Japan’s Honda Motor Co. Ltd withdrew from Formula One this month because of worsening conditions in the auto industry and FIA (Fédération Internationale de l’Automobile), the sport’s governing body, proposed radical cost-cutting measures, including the possible use of standard engines from 2010. Suzuki Motor Corp. pulled out of the World Rally Championship this week and a day later former champions Subaru, the automotive division of Fuji Heavy Industries Ltd, followed suit.
In the US, golf’s PGA Tour is considering replacing some struggling auto and financial sponsors. Next year’s LPGA Tour will feature three less events than in 2008 while Major League Baseball (MLB) and the National Association for Stock Car Auto Racing have been hit by job cuts and a dip in attendance and sponsors.
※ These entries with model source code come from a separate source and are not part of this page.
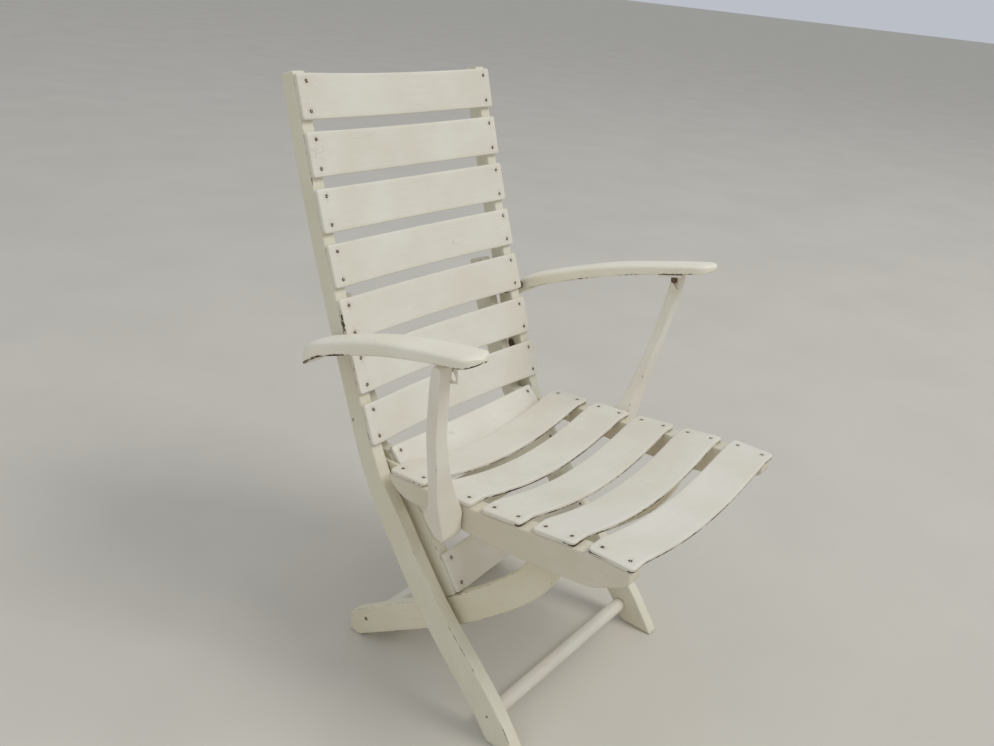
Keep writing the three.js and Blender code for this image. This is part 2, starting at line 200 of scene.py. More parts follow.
def box_centre(node: str) -> Vector:
    """Middle of a frame node's box."""
    low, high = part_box(node)
    return (low + high) / 2


def node_triangles(node: str) -> np.ndarray:
    """Reads the triangles of a frame node.

    Args:
        node: the frame node.

    Returns:
        Their corners, as an M x 3 x 3 array.
    """
    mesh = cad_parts[node].data
    places = np.zeros(len(mesh.vertices) * 3)
    mesh.vertices.foreach_get("co", places)
    mesh.calc_loop_triangles()
    corners = np.zeros(len(mesh.loop_triangles) * 3, np.int64)
    mesh.loop_triangles.foreach_get("vertices", corners)
    return places.reshape(-1, 3)[corners].reshape(-1, 3, 3)


def resampled(places: np.ndarray, known: np.ndarray, rows: np.ndarray) -> np.ndarray:
    """Each column of rows, given at the known places, read off at other places."""
    return np.stack([np.interp(places, known, column) for column in rows.T], axis=1)


# Boards.


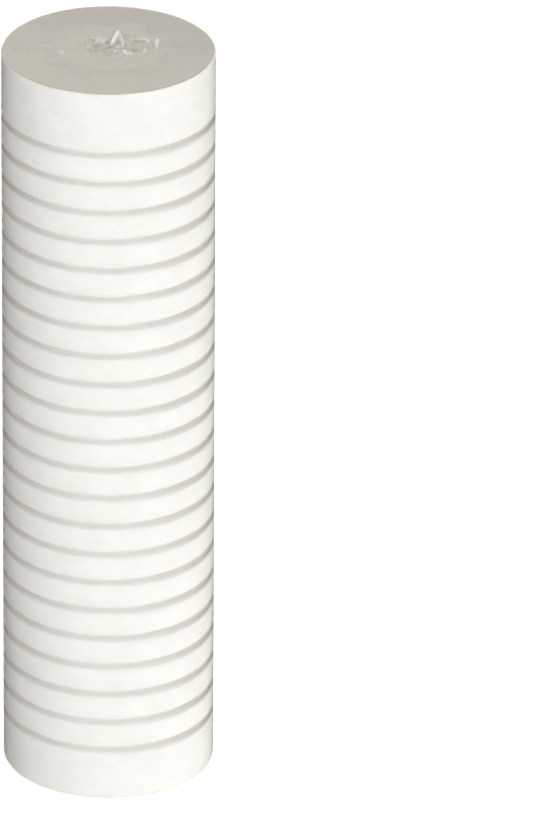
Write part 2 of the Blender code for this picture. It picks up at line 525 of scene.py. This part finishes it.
# ---------------------------------------------------------------- the film
FILM_COLUMNS = 176
FILM_THICKNESS = 0.08 * MM
FILM_SIDE = WRAP_RADIUS - 0.08 * MM
FILM_TOP = WRAP_TOP - 0.12 * MM
FILM_BEND = 0.55 * MM
FILM_LOW = 0.12 * MM  # the film's underside stands this high
FILM_FLAT = FILM_SIDE - FILM_BEND  # where each end's flat part turns into the side
TOP_HAZE = 0.45  # the end was shrunk hardest, so the film is a little hazy all over it
GATHER = (2.6 * MM, 3.0 * MM)  # where the film has drawn together over the bore
GATHER_SIZE = (16.5 * MM, 13.5 * MM)
SAG = 0.35 * MM  # how far it hangs into the bore
REST = 0.16 * MM  # how far under its flat level it meets the skin
GROOVE_DIP = 0.030 * MM  # how far it is drawn into each groove
END_PLEATS = 0.10 * MM  # depth of the pleats near both ends of the side
HEM_LIFT = 0.32 * MM  # the most that the mouth's hem stands off the lower skin
CREASES = (
    ((3.1, 12.2), (0.9, 3.2), 2.3, 1.3, 1.0),
    ((3.1, 12.2), (4.7, 3.6), 1.6, 1.2, 0.50),
    ((4.6, -0.2), (5.5, -2.4), 0.8, 1.0, 0.9),
    ((-5.2, 8.8), (-2.0, 7.2), 0.8, 1.3, 0.40),
    ((-3.0, 10.2), (-4.0, 4.4), 0.7, 1.1, 0.35),
    ((-1.6, 5.2), (-0.6, 8.4), 0.6, 1.0, 0.30),
    ((9.2, 7.6), (12.8, 6.2), 0.9, 1.1, 0.50),
    ((15.5, 7.6), (15.1, 1.6), 1.0, 1.0, 0.65),
    ((8.4, 1.2), (12.4, 2.6), 0.6, 1.3, 0.12),
    ((-1.4, -1.8), (2.6, -4.8), 0.5, 1.1, 0.12),
    ((-23.4, 3.8), (-18.4, 1.6), 0.35, 1.5, 0.25),
    ((-15.4, -0.8), (-14.2, -3.6), 0.30, 1.2, 0.25),
)  # start, end, height and half width in mm, and how strong the painted glint on the crease is


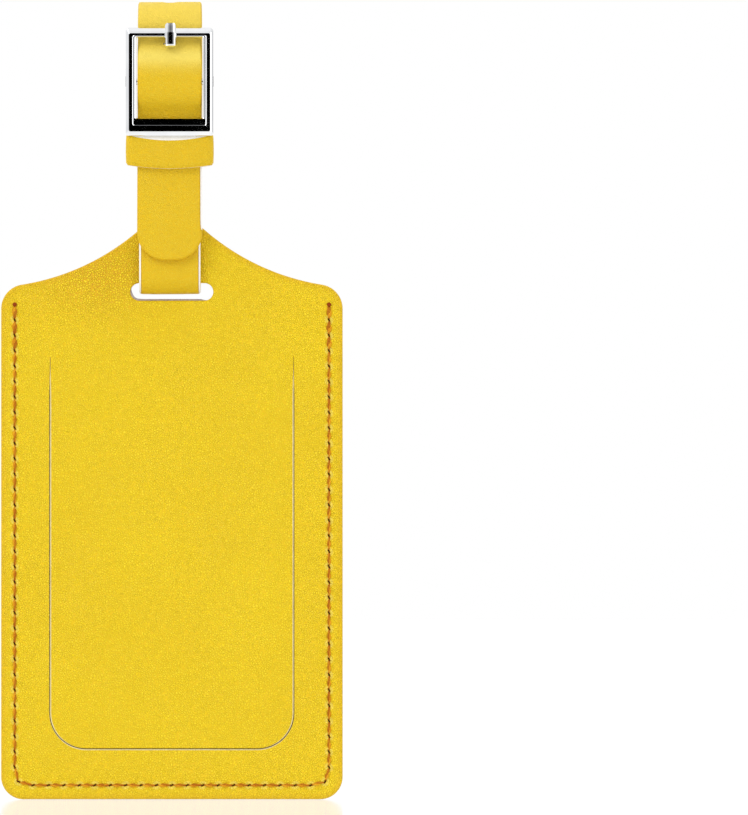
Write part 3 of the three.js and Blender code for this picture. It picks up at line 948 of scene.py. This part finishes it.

American International Group Inc.’s bailout by the US government raised concerns over the future of the insurance firm’s £56.5 million (about Rs417 crore) deal with Manchester United, one of the world’s more marketable soccer clubs. “One thing for sure is that the sponsorship market is going to be difficult. And it is going to be very difficult in the financial sector,” Worth said.
Television deals are in a better position to weather the storm due to longer-term contracts and a global audience but terrestrial broadcasters dependent on advertising are feeling the strain.
“Sponsorship will be most affected, while the impact on TV deals will be measurable in three to six months,” said Andrea Radrizzani, CEO of Singapore-based media agency MP&Silva.
Many analysts agree that top-level soccer, which stirs up passion in 73% of Europe’s population, is avoiding the worst of the crisis because of its global fan base and long-term sponsorship deals, but clubs may be forced to pay the price for their high debt exposure. English soccer alone has amassed debts of around £3 billion at all levels of the game and David Triesman, chairman of the English FA, said in October he could not rule out a top club falling into receivership.
Dan Jones, head of the Sports Business Group at Deloitte consultancy firm, said he expected European soccer revenue to be flat for this season.
The total European soccer market grew to €13.6 billion in 2006-07, a €1 billion increase in revenue on the previous year, according to Deloitte’s last annual report.
“I think what we will see is that 2008-09 revenues will level out, I expect that they will be pretty flat but they will not collapse,” Jones explained.
However, Deloitte’s top expert does not see a huge impact on soccer ticket sales in the short term.
West Asia and Russia are still considered safe havens for sports business while Hong Kong and Indonesia are feeling the pinch, experts said.
“American and European markets will be able to withstand the pressure,” said Worth, whose Sportfive group held television rights for some of the year’s top sporting events, including June’s Euro 2008 soccer championship. “Asia is a new market, it’s less mature and that’s where the first problems will come.”